My travel companions arrived in time for a late lunch of Greek salad and stuffed tomatoes, then we were off again. Our hotel is literally steps from Hadrian's Library. P has been to Greece at least fifteen times, and seems to be able to answer any and all questions any of us have. It is wonderful to travel with someone who has a passion for a place. That and J's language skills make our little group practically unstoppable.



It was time too see the Acropolis. We approached the Acropolis from the west side entrance, stopping to climb up the boulder called Areopagus. The slippery rock has views of everything. It was here that the Apostle Paul preached to the Athenians. I hope it wasn't as windy for him as it was for us. It would be easy to lean into the wind and right off the rock.
 

On the way up, we paused to see the Odeon of Herodes Atticus, a concert hall that seats 5,000. Herodes Atticus was a wealthy landowner who built this hall in 161 AD, but it was destroyed by invaders just a century later. It was reconstructed in the 1950s.
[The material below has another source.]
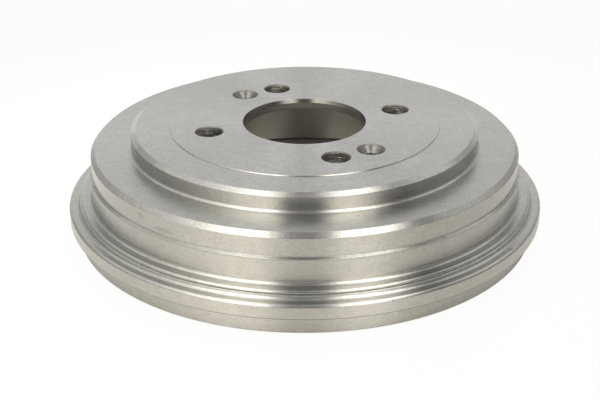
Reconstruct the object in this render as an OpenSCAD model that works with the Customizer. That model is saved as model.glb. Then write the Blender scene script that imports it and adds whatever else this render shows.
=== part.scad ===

Inhabited since 4000 to 3000 BC, the first temples dedicated to Athena were built on the Acropolis in the Mycenaean era. In 510 BC, the oracle at Delphi declared that everyone needed to get off the rock, as it was the place of the gods. After the Persians reduced it to ashes in 480 BC, it was rebuilt by Pericles to showcase the city's temples. Various peoples have occupied the Acropolis, but the Parthenon took the worst hit in 1687, when it took a direct hit from the Venetians. The Turks had been storing their gunpowder there, and a big explosion damaged all the buildings.



Parthenon means "virgin's apartment" and is dedicated to Athena, the goddess of the city. It was completed in 438 BC, and sits on the site of at least four earlier temples - all dedicated to Athena.


The day had started so sunny, but while we on the Acropolis, the winds blew in and the weather changed dramatically.